In the early 1800s camp meetings became popular as a means of “saving sinners.” People came from great distances to camp together in tents and wagons for a week or more. The site would usually include a lot of shade trees and a good swimming hole. Worship services, held day and night, included singing and evangelistic preaching. It was not unusual for one preacher to preach for several hours and for another to take over and continue preaching.
The preachers were known as evangelists who preached fiery sermons while exhorting the lost to be saved. Those who were “under conviction” were invited to the “anxious bench” so that others could pray for their surrender to the Lord. Sometimes devout believers would help seekers to “pray through” their struggle until a victory could be celebrated.
Camp meetings were known for religious excesses such as the jerks, barking like a dog, laughing out loud, falling down as if dead, singing, dancing, and even running. At first glance such excesses seem weird and ridiculous; how could people have been so ignorant?
Closer examination of these sensational excesses has caused me at least to think more soberly about these spiritual “exercises.” One early 19th Century evangelist, for example, reported that the “laughing” that occurred frequently in camp meeting revivals was “truly indescribable” and did not excite anyone else to laugh. It was, he said, “a loud, hearty laughter” that seemed “rapturously solemn,” causing saints and sinners alike to reflect seriously about their own relationship to God.
The “falling” exercise was very common. Revivalist Barton Stone said it happened to people of all walks of life, not simply the uneducated. The person, with a piercing scream, would “fall like a log on the floor, earth, or mud, and appear as dead.” This sounds very similar to the modern-day experience of being “slain in the Spirit” that sometimes occurs in Pentecostal meetings.
Stone described two sisters who fell, “with a shriek of distress, and lay for more than an hour in a lifeless state.” Finally they began to show signs of life and could be heard “crying fervently for mercy.” Onlookers observed a look of “gloom” on their faces. What happened next is quite striking. Stone gives this eyewitness account:
“After awhile, the gloom on the face of one was succeeded by a heavenly smile, and she cried out, ‘precious Jesus,’ and rose up and spoke of the love of God—the preciousness of Jesus, and of the glory of the gospel, to the surrounding crowd, in language almost superhuman, and pathetically exhorted all to repentance. In a little while after, the other sister was similarly exercised. From that time they became remarkably pious members of the church.
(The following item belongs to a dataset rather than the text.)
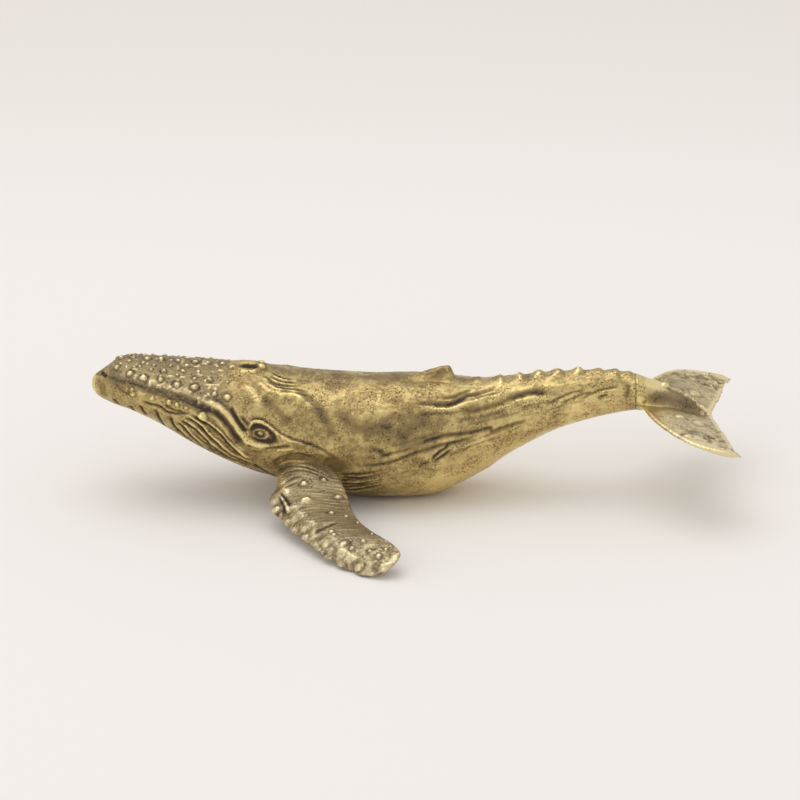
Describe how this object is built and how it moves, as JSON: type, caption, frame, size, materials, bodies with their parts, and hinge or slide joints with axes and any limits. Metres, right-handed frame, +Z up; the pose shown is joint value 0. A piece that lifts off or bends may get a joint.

“I have seen very many pious persons fall in the same way, from a sense of the danger of their unconverted children, brothers, or sisters, of their neighbors, and of the sinful world. I have heard them agonizing in tears and strong crying for mercy to be shown to sinners, and speaking like angels to all around.”
The “jerks” exercise is strange indeed to modern minds. In more than 50 years of preaching I can truthfully say I have never hoped one of my listeners would starting “jerking.” I would not know what to do next – except to pray. Again, revivalist Stone offers a most helpful explanation:
“Sometimes the subject of the jerks would be affected in some one member of the body, and sometimes in the whole system. When the head alone was affected, it would be jerked backward and forward, or from side to side, so quickly that the features of the face could not be distinguished. When the whole system was affected, I have seen the person stand in one place, and jerk backward and forward in quick succession, their head nearly touching the floor behind and before.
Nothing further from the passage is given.